На полутемной сцене две стены, уходящие вглубь, к проему. Они набраны из черных квадратов внахлест — ощущение текстуры обгорелого дерева. Даже будто запах гари, и дым стелется, как над пожарищем, прибитым дождем. Слева странное сооружение — видимо, громоотвод, все-таки сконструированный Кулигиным. Под ним пытается спрятаться от грозы женщина, закутанная в платок. Черные круги под глазами, а в глазах не страх — тоска. Шевелятся губы: «Как помрем мы, грешные люди… Аллилуйя, аллилуйя, слава табе, Боже…». Марфа Игнатьевна Кабанова.

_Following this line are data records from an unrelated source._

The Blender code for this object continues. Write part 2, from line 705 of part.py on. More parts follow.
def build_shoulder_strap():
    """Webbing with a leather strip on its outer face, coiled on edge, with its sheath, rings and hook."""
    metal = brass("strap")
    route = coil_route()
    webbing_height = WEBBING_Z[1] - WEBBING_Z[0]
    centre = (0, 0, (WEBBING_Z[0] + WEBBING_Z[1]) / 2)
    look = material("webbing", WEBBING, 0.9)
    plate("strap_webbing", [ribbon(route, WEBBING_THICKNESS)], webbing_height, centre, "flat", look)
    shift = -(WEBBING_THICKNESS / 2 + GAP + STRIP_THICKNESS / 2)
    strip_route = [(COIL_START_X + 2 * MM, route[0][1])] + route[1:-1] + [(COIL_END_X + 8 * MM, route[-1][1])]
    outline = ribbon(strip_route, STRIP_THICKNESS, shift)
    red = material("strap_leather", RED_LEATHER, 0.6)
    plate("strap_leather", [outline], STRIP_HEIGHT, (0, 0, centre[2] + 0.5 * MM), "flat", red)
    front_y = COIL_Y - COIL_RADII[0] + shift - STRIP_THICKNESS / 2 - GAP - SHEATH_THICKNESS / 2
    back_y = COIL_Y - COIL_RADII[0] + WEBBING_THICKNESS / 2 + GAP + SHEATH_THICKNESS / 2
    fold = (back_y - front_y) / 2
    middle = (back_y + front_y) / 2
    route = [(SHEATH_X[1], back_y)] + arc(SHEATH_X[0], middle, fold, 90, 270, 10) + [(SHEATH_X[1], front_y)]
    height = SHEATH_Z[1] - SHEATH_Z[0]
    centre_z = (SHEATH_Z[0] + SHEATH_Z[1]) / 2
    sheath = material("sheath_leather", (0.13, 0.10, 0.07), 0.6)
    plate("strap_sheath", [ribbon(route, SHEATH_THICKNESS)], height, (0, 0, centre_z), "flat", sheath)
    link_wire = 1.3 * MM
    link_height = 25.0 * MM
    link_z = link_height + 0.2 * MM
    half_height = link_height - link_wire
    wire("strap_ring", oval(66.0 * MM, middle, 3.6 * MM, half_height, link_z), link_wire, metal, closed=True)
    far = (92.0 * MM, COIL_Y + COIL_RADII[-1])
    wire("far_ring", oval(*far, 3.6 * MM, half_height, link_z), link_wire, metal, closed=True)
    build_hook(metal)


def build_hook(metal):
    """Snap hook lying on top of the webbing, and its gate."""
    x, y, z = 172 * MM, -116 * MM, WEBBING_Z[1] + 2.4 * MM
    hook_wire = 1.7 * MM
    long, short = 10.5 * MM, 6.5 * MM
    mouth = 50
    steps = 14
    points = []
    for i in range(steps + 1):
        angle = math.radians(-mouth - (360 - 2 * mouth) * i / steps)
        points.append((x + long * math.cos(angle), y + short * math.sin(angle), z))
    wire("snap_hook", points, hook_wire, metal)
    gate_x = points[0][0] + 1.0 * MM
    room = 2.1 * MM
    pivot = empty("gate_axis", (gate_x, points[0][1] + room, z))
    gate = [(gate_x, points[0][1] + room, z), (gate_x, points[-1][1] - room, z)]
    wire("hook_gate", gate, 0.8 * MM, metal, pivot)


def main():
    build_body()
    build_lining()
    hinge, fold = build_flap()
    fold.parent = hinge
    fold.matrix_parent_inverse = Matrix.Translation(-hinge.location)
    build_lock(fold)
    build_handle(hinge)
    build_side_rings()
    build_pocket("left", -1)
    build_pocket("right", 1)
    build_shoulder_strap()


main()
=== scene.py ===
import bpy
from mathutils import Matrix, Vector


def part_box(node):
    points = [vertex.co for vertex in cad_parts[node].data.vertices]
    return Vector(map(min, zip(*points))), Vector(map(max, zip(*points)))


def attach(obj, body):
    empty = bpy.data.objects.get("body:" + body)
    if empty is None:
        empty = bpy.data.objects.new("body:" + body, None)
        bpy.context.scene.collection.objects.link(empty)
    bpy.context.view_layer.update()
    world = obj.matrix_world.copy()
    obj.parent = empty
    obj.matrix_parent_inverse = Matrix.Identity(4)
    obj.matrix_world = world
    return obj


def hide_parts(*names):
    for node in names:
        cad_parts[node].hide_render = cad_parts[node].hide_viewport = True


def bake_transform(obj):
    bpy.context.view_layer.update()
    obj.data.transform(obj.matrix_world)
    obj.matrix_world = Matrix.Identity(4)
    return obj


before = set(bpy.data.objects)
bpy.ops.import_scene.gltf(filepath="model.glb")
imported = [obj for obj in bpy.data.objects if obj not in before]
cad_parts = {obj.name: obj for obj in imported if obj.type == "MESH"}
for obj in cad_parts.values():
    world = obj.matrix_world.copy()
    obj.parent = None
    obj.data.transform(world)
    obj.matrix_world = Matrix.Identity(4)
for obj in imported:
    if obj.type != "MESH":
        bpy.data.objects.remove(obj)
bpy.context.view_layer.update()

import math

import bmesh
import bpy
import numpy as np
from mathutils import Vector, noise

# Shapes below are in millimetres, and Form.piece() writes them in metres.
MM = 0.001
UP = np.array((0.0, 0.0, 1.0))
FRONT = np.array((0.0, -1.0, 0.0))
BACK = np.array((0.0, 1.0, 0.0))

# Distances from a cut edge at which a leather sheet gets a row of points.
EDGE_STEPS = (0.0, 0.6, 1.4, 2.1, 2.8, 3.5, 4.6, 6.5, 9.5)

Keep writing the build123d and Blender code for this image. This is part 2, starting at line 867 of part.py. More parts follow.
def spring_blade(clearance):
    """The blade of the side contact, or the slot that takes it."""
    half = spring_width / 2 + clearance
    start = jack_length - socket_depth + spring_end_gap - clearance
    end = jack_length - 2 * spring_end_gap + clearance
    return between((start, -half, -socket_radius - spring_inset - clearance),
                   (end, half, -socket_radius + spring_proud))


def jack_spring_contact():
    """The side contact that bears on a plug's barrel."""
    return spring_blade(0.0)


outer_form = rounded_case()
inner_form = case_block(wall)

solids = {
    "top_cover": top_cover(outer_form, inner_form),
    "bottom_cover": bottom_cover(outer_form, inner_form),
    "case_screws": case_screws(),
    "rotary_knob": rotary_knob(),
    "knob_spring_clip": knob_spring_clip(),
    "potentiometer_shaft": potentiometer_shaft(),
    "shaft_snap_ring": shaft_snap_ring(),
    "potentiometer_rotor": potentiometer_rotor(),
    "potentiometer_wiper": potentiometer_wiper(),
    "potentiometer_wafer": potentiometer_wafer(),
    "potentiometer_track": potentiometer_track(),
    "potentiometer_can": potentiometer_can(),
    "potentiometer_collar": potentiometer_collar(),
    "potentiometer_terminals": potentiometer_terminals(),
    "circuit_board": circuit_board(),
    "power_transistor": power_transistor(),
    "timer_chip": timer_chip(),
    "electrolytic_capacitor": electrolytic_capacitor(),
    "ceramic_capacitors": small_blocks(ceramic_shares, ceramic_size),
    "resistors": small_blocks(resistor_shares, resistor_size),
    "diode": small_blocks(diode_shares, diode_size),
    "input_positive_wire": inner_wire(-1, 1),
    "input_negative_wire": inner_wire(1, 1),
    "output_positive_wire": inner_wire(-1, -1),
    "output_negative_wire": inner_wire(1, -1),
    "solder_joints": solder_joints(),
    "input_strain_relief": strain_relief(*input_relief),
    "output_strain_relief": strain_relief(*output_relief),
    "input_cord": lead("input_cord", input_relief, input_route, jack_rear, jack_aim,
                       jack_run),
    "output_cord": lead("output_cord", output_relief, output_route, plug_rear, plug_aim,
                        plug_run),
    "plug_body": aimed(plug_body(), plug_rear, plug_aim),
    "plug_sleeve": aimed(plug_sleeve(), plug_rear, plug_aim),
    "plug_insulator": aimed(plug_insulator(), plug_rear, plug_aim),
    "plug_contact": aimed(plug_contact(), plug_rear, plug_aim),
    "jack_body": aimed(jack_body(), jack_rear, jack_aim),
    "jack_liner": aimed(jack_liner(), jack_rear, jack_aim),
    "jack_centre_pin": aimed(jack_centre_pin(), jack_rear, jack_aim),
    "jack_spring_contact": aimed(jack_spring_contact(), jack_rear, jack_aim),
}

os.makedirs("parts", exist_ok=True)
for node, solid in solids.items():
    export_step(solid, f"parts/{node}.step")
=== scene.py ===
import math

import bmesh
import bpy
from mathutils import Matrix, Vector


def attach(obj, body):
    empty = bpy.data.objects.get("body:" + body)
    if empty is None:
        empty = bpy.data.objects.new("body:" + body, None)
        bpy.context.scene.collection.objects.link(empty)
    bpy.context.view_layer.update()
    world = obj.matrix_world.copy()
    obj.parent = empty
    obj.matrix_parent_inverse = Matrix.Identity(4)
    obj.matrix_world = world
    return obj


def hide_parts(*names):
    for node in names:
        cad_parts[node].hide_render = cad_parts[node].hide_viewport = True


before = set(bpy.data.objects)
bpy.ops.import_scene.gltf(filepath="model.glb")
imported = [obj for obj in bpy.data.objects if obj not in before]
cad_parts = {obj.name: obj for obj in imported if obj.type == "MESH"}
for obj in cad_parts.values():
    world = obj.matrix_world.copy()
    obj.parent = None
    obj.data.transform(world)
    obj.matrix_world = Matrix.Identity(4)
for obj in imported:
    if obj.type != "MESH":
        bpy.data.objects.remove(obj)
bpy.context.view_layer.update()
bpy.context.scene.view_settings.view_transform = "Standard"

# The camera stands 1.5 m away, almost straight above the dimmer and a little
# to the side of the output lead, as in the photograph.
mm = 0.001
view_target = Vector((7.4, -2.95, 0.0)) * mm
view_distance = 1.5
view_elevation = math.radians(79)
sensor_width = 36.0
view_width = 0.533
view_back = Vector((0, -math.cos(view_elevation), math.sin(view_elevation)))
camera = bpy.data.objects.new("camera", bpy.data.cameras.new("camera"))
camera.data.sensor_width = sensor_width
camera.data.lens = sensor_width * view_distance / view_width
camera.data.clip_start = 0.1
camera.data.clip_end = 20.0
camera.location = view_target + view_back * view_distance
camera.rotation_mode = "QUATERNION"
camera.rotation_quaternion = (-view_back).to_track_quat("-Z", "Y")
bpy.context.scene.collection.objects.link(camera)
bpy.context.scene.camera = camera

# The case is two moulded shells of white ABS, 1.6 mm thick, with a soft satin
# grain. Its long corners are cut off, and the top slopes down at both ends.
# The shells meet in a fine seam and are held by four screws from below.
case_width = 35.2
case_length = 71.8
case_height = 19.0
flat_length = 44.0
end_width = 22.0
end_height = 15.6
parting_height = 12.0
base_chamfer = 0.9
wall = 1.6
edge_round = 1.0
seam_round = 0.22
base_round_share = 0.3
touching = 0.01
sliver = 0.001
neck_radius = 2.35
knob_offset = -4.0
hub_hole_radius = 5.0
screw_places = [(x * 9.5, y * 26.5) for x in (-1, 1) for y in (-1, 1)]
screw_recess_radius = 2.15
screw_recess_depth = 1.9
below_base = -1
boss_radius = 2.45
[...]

«Еще далеко гроза-то, а боязно… Как не бояться! Всякий должен бояться. Не то страшно, что тебя убьет, а то, что смерть тебя вдруг застанет со всеми грехами… А я как подумаю, что вот вдруг явлюсь перед Богом такая…» — первые слова этого спектакля. В пьесе произносит их Катерина, здесь они отданы Марфе Игнатьевне, как, впрочем, и все остальные монологи и диалоги «Грозы». («О, ужас!» — восклицает искушенный островсковед и бежит из зала… а жаль.) Сценический вариант текста, созданный режиссером Натальей Пахомовой, словно сплетен, вывязан, вылеплен, сделан с любовью, тактом и пониманием Островского (единственный не островский текст — духовный стих, который поется в начале спектакля, — совершенно в этой «Грозе» уместен). Реплики Катерины или, скажем, Кулигина звучат из уст Марфы Игнатьевны, да не просто звучат, а зачастую присвоены ею, и это не вызывает сопротивления, так как оправдано режиссерским замыслом, а для меня еще, что греха таить, давним и страстным интересом к этой героине пьесы. Думаю, что подобный интерес двигал всеми, кто работал над спектаклем: режиссером, художником, композиторами Ольгой Гайдамак и Александром Леоновым и, конечно, исполнительницей роли Кабановой Любовью Бирюковой.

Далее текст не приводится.